Movies like A Swedish Love Story remind me what power movies can have when they really speak to the viewer on an intense, personal level. I reacted very personally to the film, and discovered that some people were less impressed with it than others. I think perhaps the problem they had was that the film was quite unconventional; there are no plot twists here, and indeed the plot itself seems to go nowhere. The film is not about plot (no Roy Andersson film is about its plot), nor does it really focus on it. Annika and Pär fall in love, and you either respond to that or you don’t. They’re wonderful, likable characters who are shy and introverted, but when together feel full and confident about the world. If you’ve experienced a connection with another human being like this personal, beautiful one, then you will know how Annika and Pär feel. I certainly did.

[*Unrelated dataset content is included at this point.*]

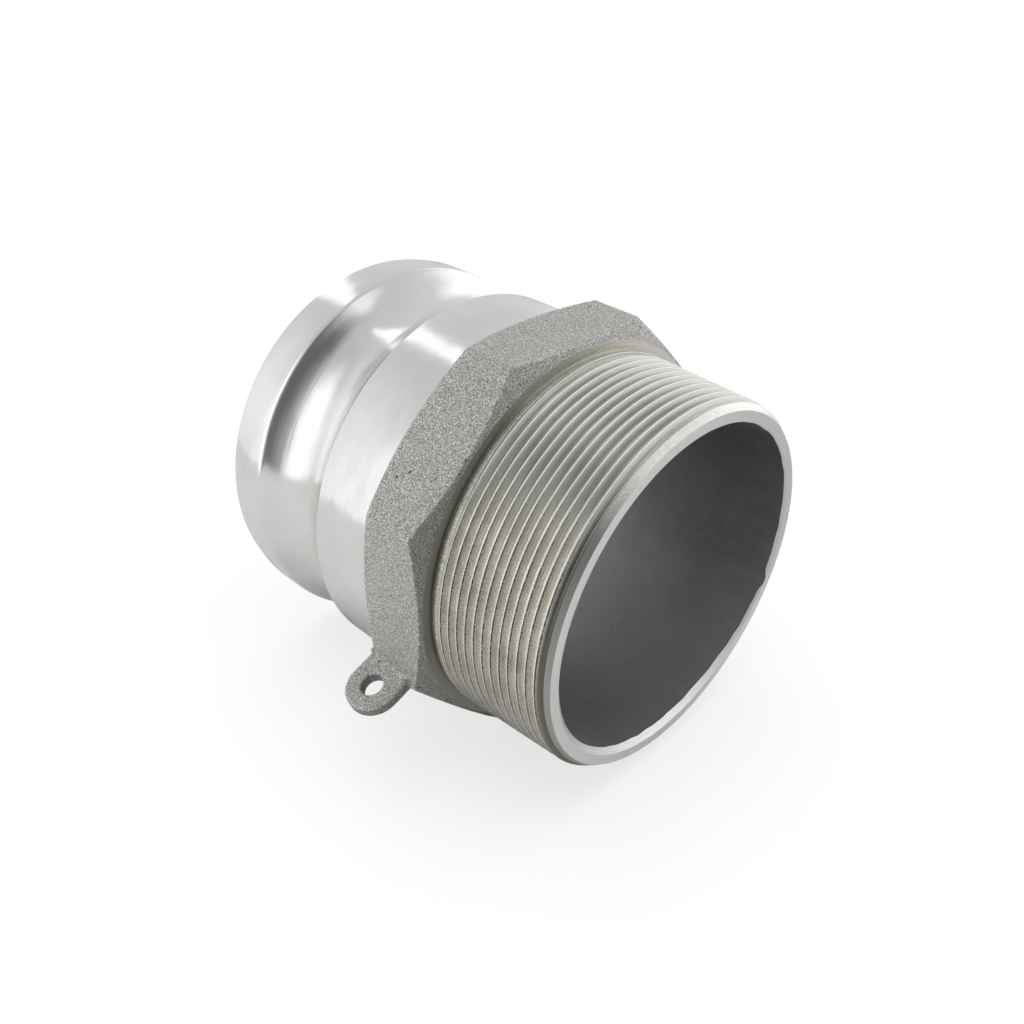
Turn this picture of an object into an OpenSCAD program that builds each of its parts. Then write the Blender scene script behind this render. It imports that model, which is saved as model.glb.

It’s a giddy, overwhelming, incessantly wondrous feeling to be really, fully in love with someone, and whether Annika and Pär’s relationship lasts is not the point; the point is that they have one. They have a close, connected, strong one that really fully involves both of them and the deep, inner sexual gravitation that two people, if they’re lucky enough, will get the chance to feel with each other. It’s something so rich, so full and so beyond words that I applaud Andersson for his convincing, excellent, delightful recreation of it on screen, and as the grin on my face widens with the thought of the memories it’s raised inside me, and the thoughts it’s provoked, I thank the man too for this supreme example of great, evocative, personal cinema.